# How much does draw weight differ for different draw lenghts?



## PinewoodsArcher (Feb 4, 2010)

I saw online where you can measure from your sternum to your fingertips with your arm stretched out in front of you to estimate your trad draw length. I got about 25.5 to 26 inches. How many pounds do you think that would shave off? I draw my 70# compounds easily but I don't want to over bow myself but I also don't want to out grow a really light bow fast either. I am trying to decide between a 45# recurve and a 50#


----------



## rsarns (Sep 23, 2008)

WIth your compound you are only holding 20% of the full draw weight (with 80% let off), with a recurve or longbow, the further you draw the more weight at your fingers... I shoot a 65# compound easily with only 65% let off.... but I can only shoot 5-10 shots from my 52# longbow without straining. I shoot 32# indoors and 44# outdoors with my recurve easily now that I have been shooting "trad" for several years. If I was just starting I would get a bow that I could buy 35# limbs to start and develope good form, and then abuy heavier limbs as I get better. There are several risers that allow that, ILF risers will give you the best flexibility in finding limbs. To your original question, depending on the bow, you would lose/gain 3-4 #'s per inch. You need to actually get measured at a pro shop or have someone mark an arrow when you draw to get your exact DL.. it will most likely change as your form gets better.


----------



## Viper1 (Aug 21, 2003)

Pine -

You can do that calculation or you can flip a coin and get the same results. It's that inaccurate. 
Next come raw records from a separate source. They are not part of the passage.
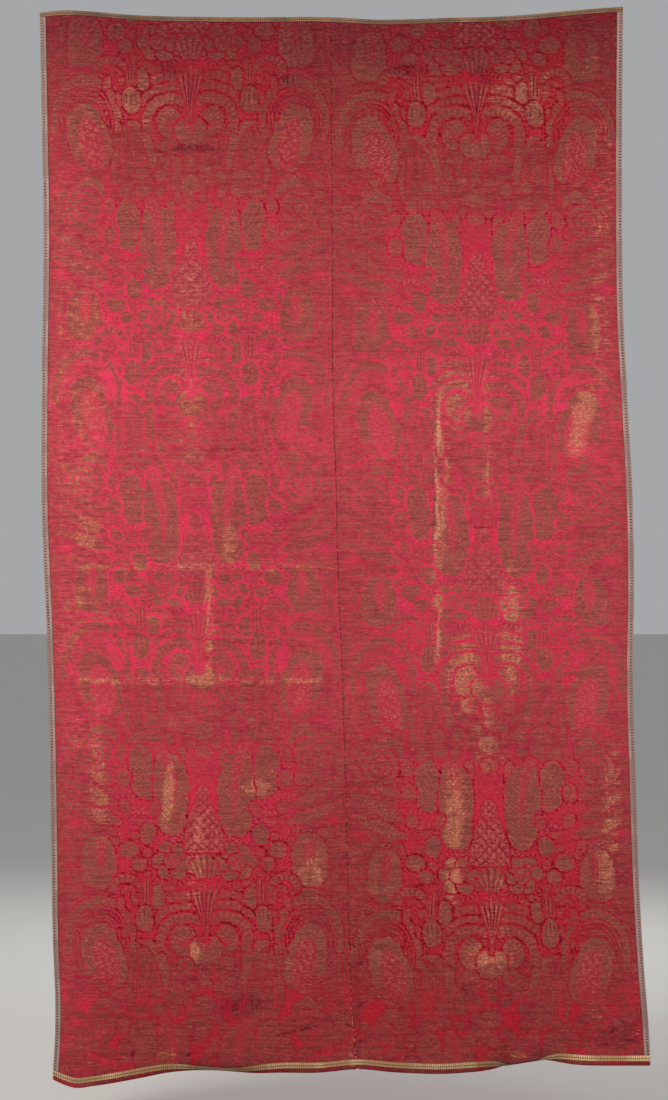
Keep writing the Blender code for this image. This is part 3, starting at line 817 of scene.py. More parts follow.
def silk_material():
    """The front of the silk: ground, brown figure, bare satin, rules and seeds, with painted glints and
    shade.
    """
    s = Shader("figured_silk")
    cloth = s.cloth()
    names = ("figure", "edge", "red", "lit", "tone", "bright", "zone", "glint", "lines", "thin_shadow", "seam")
    figure, edge, red, lit, tone, bright, zone, glint, lines, thin_shadow, seam = [s.number(name) for name in names]
    weft = s.noise(cloth, 34, 3, 3, 0.6)
    long_weft = s.noise(cloth, 170, 7, 2, 0.5, 31)
    warp = s.noise(cloth, 2.2, 46, 2, 0.6, 57)
    grain = s.noise(cloth, 9, 3.4, 3, 0.55, 83)
    fine = s.noise(cloth, 6, 3, 2, 0.5, 71)
    leafy = s.noise(cloth, 17, 12, 2, 0.6, 5)
    patch = s.noise(cloth, 60, 44, 4, 0.6, 11)
    streak = weft * 0.56 + long_weft * 0.3 + grain * 0.14

    def by_light(colours, name=""):
        return s.mix(lit, colours["dim" + name], colours["lit" + name])

    def around(value, reach):
        return (value - 0.5) * reach

    fibre = s.fade(streak, 0.36, 0.64)
    satin = by_light(SATIN)
    ground = s.mix(fibre, by_light(GROUND, "_deep"), by_light(GROUND))
    dim_zone = zone * s.fade(lit, 0.1, 0.8, 1, 0.2)
    ground = s.mix(dim_zone * s.fade(grain, 0.36, 0.6, 0.4, 0.95), ground, satin)
    brown = s.mix(fibre, by_light(FIGURE, "_deep"), by_light(FIGURE))
    uneven = around(grain, 4.5) + (around(weft, 3) + around(leafy, 6))
    covers = s.fade(figure + uneven, -1, 0.7, 1, 0) * tone
    haze = patch * 0.35 + grain * 0.4 + (0.85 - s.leafy_cells(cloth)) * 0.32
    clear = s.math("SUBTRACT", 1, s.most(bright, dim_zone * 0.75), True)
    haze = s.fade(haze, 0.4, 0.56, 0, 0.55) * clear
    base = s.mix(s.most(covers, haze), ground, brown)
    shown = bright * s.fade(figure + uneven, -0.5, 1.5)
    base = s.mix(shown * s.fade(fine, 0.35, 0.55, 0.35, 0.95), base, satin)
    blush = s.fade(red + uneven, -0.6, 1.6, 0.75, 0)
    base = s.mix(s.most(blush, s.fade(leafy, 0.5, 0.64, 0, 0.4)), base, by_light(ROSE))
    mottle = s.number("fleck") * s.fade(s.noise(cloth, 3, 7, 2, 0.7, 19), 0.44, 0.6)
    base = s.mix(mottle * 0.55, base, brown)
    tinsel = s.fade(fine + around(patch, 0.3), 0.56, 0.7) * s.most(covers, haze)
    base = s.mix(tinsel * 0.4, base, GOLD)

    dashes = s.fade(s.noise(cloth, 11, 1.9, 2, 0.6, 41), 0.55, 0.7, 0, 0.24)
    base = s.mix(dashes * s.fade(grain, 0.4, 0.6), base, by_light(SEED))
    texture = weft * 0.7 + covers * 0.3
    flicker = around(leafy, 1.3) + (around(weft, 0.8) + around(warp, 0.5))
    lighted = s.fade(glint + flicker, 0.1, 0.95)
    shine = lighted * s.fade(texture + around(grain, 0.7), 0.3, 0.66, 0, 0.8)
    base = s.mix(shine, base, s.mix(s.fade(fine, 0.5, 0.66), GOLD, GOLD_PALE))
    # painted highlights along the ridges of old folds
    ridge_highlight = s.number("ridge_highlight") + (around(weft, 5) + around(fine, 3))
    ridge_highlight = s.fade(ridge_highlight, -1.8, 1, 1, 0) * s.fade(grain, 0.36, 0.6, 0.1, 0.9)

    wave = s.wave(s.number("phase"))
    ruled = s.fade(wave + around(fine, 0.25), 0.06, 0.24, 1, 0) * lines
    ruled = ruled * s.fade(zone, 0, 1, 0.6, 0.86)
    ruled = ruled * s.math("ADD", s.fade(lit, 0.1, 0.6, 0.75, 0.4), glint, True)
    between = s.fade(wave + around(fine, 0.4), 0.32, 0.5) * lines
    base = s.mix(between * zone * 0.26, base, by_light(SEED))
    base = s.mix(ruled * s.fade(leafy, 0.35, 0.55, 0.45, 1), base, by_light(RULED))
    seed = s.math("MINIMUM", s.wave(s.number("along")), s.wave(s.number("across"))) * 1.2
    seed = seed + (around(fine, 1.2) + around(leafy, 0.6))
    # seeds show more where the painted light is dim and where glints are painted
    light_on_seeds = s.most(s.fade(lit, 0.3, 0.8, 1, 0.35), glint * 1.2)
    sown = s.number("seeds") * (light_on_seeds * s.math("ADD", zone, 0.55, True))
    base = s.mix(s.fade(seed, 0.12, 0.6, 0, 0.6) * sown, base, by_light(SEED))
    base = s.mix(s.fade(seed, -0.15, 0.2, 0.75, 0) * sown, base, by_light(RULED))

    base = s.mix(ridge_highlight, base, s.mix(s.fade(warp, 0.4, 0.62), GOLD_PALE, RIDGE_HIGHLIGHT))
    broken = s.fade(patch * 0.4 + grain * 0.3 + leafy * 0.3, 0.4, 0.54)
    strong = s.fade(tone, 0.1, 0.8) * broken * s.fade(zone, 0, 1, 0.6, 1)
    combed = edge + around(weft, 1.7)
    near = combed + around(fine, 1.4) + s.fade(zone, 0, 1, 0.3, 0)
    band = s.fade(near, 0.6, 2.1, 1, 0) * strong
    base = s.mix(band * s.fade(lit, 0.2, 0.8, 1, 0.78), base, satin)
    core = s.fade(combed + around(fine, 1.6), 0, 1.3, 1, 0)
    core = core * strong * s.fade(lit, 0.3, 0.7, 1, 0)
    base = s.mix(core, base, DARK)
    # painted shade where old folds keep the light off, along the top and above the hem
    base = s.mix(s.number("crease") * s.fade(grain, 0.36, 0.6, 0.9, 0.3), base, PAINTED_SHADE)
    # thin painted shade in short folds
    ragged_thin_shadow = thin_shadow + (around(grain, 2.2) + around(warp, 2.2))
    thin_shadowed = s.fade(ragged_thin_shadow, 0.25, 0.9, 0, 0.75) * s.fade(thin_shadow, 0.02, 0.3)
    base = s.mix(thin_shadowed, base, THIN_SHADOW_COLOUR)
    # a painted highlight on the raised edge to the left of the seam
    beside = s.fade(abs(seam + 3.4), 0.8, 2.2, 0.5, 0)
    base = s.mix(beside * s.fade(grain, 0.4, 0.6), base, satin)
    # painted shade in the seam's valley
    nearness = abs(seam)
    furrow = s.fade(nearness + around(leafy, 5), 0, 2.2, 0.55, 0)
    base = s.mix(furrow, base, PAINTED_SHADE)
    thread = s.fade(s.noise(cloth, 1.6, 5, 1, 0.5, 91), 0.58, 0.64)
    thread = s.fade(nearness, 0.5, 1.7, 1, 0) * thread
    base = s.mix(thread * 0.8, base, GOLD_PALE)

    height = covers * 0.5 + weft * 0.6 + s.fade(edge, 0.2, 1.6) * 0.5
    rough = s.fade(covers, 0, 0.8, 0.6, 0.5) - shine * 0.12 - s.fade(warp, 0.5, 0.7) * 0.06
    sheen = {"Sheen Weight": 0.03, "Sheen Roughness": 0.5, "Sheen Tint": colour((230, 120, 130))}
    return s.finish(s.shaded(base), rough, 0.1, height, 0.3, sheen)


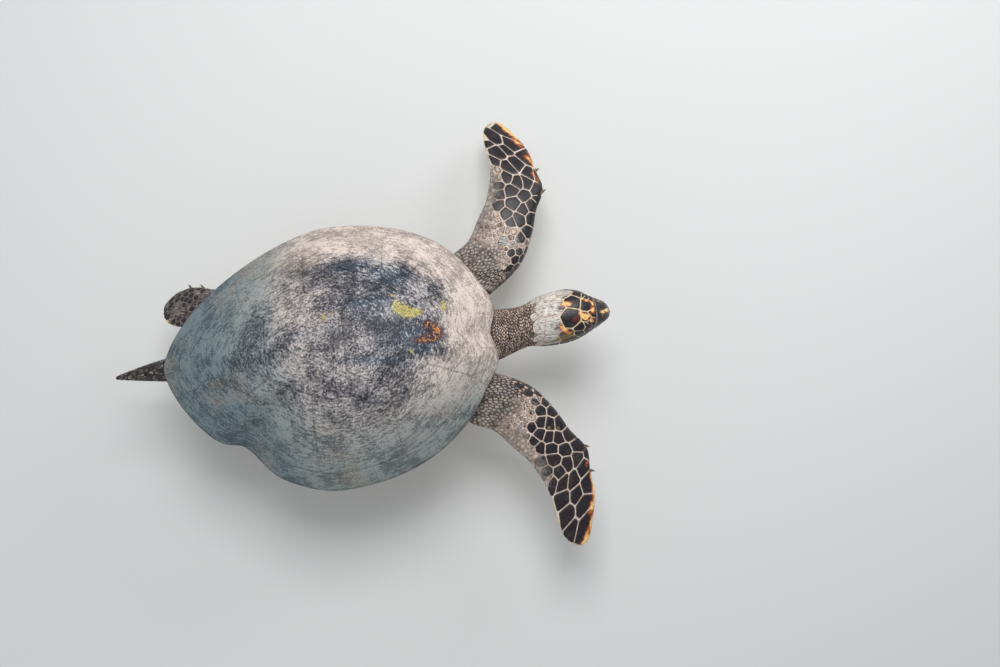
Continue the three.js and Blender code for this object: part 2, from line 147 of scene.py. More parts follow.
# %% [markdown]
# ## Putting a shape into Blender
# Points and faces come as whole arrays. Where the arrays' order turned a closed shape inside out, its
# volume comes out negative, and all its faces are turned round. Values that the finishes read, such as
# how far a point lies from the edge of its scale, go along as attributes.

# %% Putting a shape into Blender
def put(name, data):
    """An object with this data, in the scene."""
    made = bpy.data.objects.new(name, data)
    bpy.context.scene.collection.objects.link(made)
    return made


def read(items, field, width=3, kind=np.float32):
    """One field of all a mesh's points or edges, as rows of an array."""
    values = np.empty(len(items) * width, kind)
    items.foreach_get(field, values)
    return values.reshape(-1, width)


def facing_out(points, faces):
    """The faces, turned round if the volume under them is negative: a sum of corner-to-corner triple
    products."""
    volume = 0.0
    for face in faces:
        for k in range(1, face.shape[1] - 1):
            a, b, c = points[face[:, 0]], points[face[:, k]], points[face[:, k + 1]]
            volume += (a * np.cross(b, c)).sum()
    return faces if volume > 0 else [face[:, ::-1] for face in faces]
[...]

You need to be measured on a very light weight draw check bow with a graduated arrow, preferably by someone who knows what they are doing. 

Most bows will gain or loose about 5% of their marked draw weight @ 28", for every inch drawn above or below 28".(Formula: draw weight at 28"/20 = number of pounds that bow will gain or loose per inch above or below the marked weight at 28".)

Every new shooter here wants to start with a 45-50# bow, because they want to hunt deer. (Just look at all the other "newbie" threads.) It might be a better idea to start off a lot lighter, say in the 30-35# range and learn on that. If you're serious about shooting, you will NEVER outgrow that bow or those limbs, if you get a take down. You'll always be going back to them to refresher courses in form.

Viper1 out.


----------



## rembrandt (Jan 17, 2004)

LOL....Viper1 your talking about me again! I jumped right into trad shooting with the SAGE at 45lbs and I NOW wish I had bought the 30lb limbs. I was thinking about what I use to shoot years ago and not what would be best for me now. I really recommend that anyone that is getting into trad bows listen to Viper1 on this and take it to heart!


----------



## drewsumrell (Dec 4, 2011)

PinewoodsArcher, good advice from Viper. I bought a Samick Sage w/ 35# limbs about two months ago and have been shooting a lot. I hadn't shot for over fifteen years and am REALLY glad I didn't get any heavier limbs. Some days after 60 shots, I wish I had bought 30# limbs. Everyone is obviously different, but don't over bow yourself to get started. Excellent advice.
Cheers & enjoy!


----------



## Gary in Ohio (Jun 29, 2009)

rembrandt said:


> LOL....Viper1 your talking about me again! I jumped right into trad shooting with the SAGE at 45lbs and I NOW wish I had bought the 30lb limbs. I was thinking about what I use to shoot years ago and not what would be best for me now. I really recommend that anyone that is getting into trad bows listen to Viper1 on this and take it to heart!


Rembrant let me take this opportunity to thank you. After shooting my son's youth bow for a while I decided to get a my own recurve. My first thought was to get a 45# bow. That way I'd be set for deer hunting. After reading your posts about being over bowed, I decided to start with a 30# Sage. I've only had it a few days but really like it. So your pain was my gain. Thanks!


----------



## CLASSICHUNTER (May 20, 2005)

Most bows are measured at 28 in dr length. so general average is bow looses or gains about 2lbs per inch over and above that 28 inch standard so in theory 40 lbs at 28 then at 26 inch draw 2 inches x 2lbs = 4lbs less =36lbs...in theory.. hope this helps and works the other way as an increase in poundage..


----------